Both of them can handle updates and deletes when something goes wrong in the query. Since BigQuery and Redshift are append-only, many assume they can't do updates and deletes. They can. On BigQuery, the update and delete process exists, but it's relatively expensive, and your options are limited. So, it's not a widely used feature. With Redshift, you can reclaim tables with Postgre Vacuuming (which has its own host of complications) so update and delete support is typically better with Redshift.
Also, Redshift gives users the ability to roll back on transactions, which BigQuery doesn't.
Out-of-the-box, BigQuery is much simpler to use than Redshift. You don't have to perform many tweaks, cluster management is a breeze, and the complexities of database config, etc. are handled by BigQuery. That being said, Xplenty abstracts the complexities of Redshift away users with easy-to-perform workflows and integrations, so Redshift doesn't have to be difficult to use.
When it comes to security, both systems are comparable. Redshift uses Amazon IAM for identity, and BigQuery uses Google Cloud IAM. Both services work perfectly for almost all business scenarios. Google does have great B2B identity management with OAuth, so you can give identity controls to 3rd parties without introducing them into your entire ecosystem.
Both Google and Amazon (unsurprisingly) have a wealth of integrations available. Almost every major BI and data analysis tool runs perfectly well with both warehouses. We won't go in-depth with this section. Sure, Redshift is built on a Postgres fork, so it originally had more native integrations, but the playing field has leveled simply due to the sheer volume of warehouse transactions that Google processes (BI tools don't want to miss out on the revenue stream.)
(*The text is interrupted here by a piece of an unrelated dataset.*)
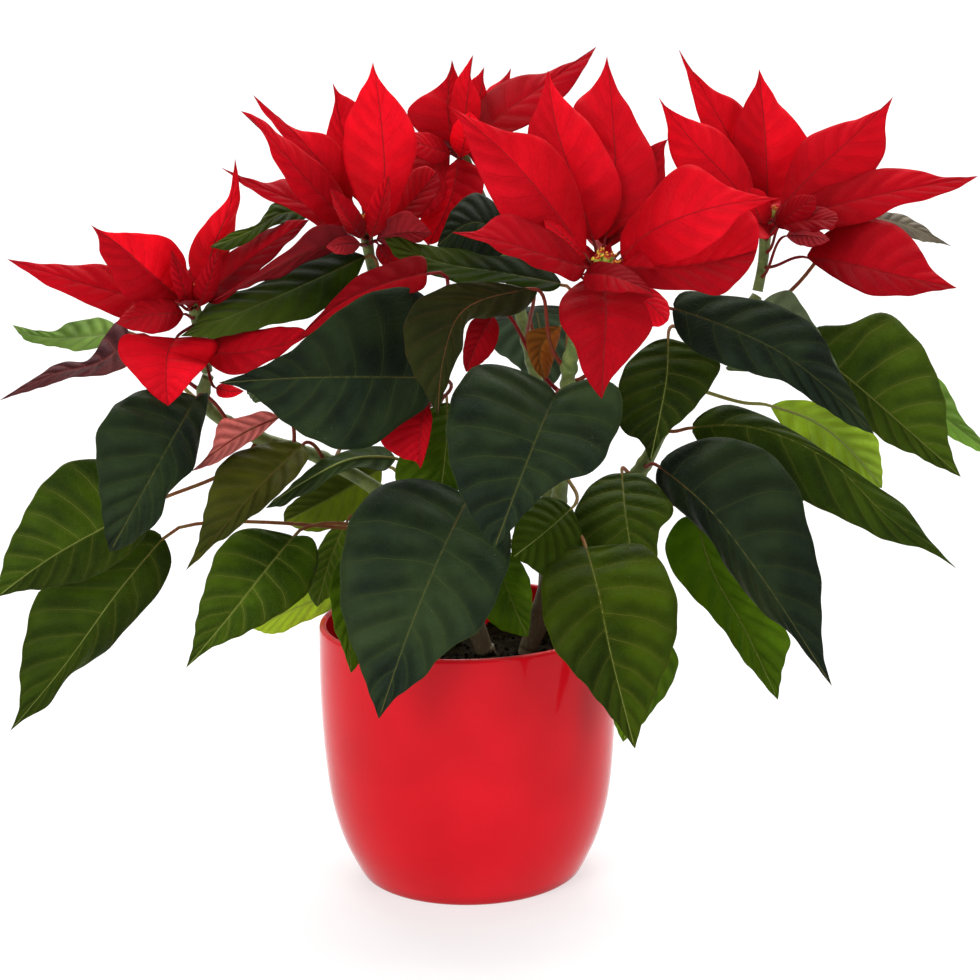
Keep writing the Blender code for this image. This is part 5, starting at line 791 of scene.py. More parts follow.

Both BigQuery and Redshift are incredible data warehouse systems that can help businesses redefine their daily workflows. There are some differences, but there are far more similarities. Probably the biggest consideration for most businesses is price. Redshift is a little easier to forecast pricing with simple due to its on-demand, by-the-hour nature. But, in many business scenarios, BigQuery's $5/TB query cost may make more sense.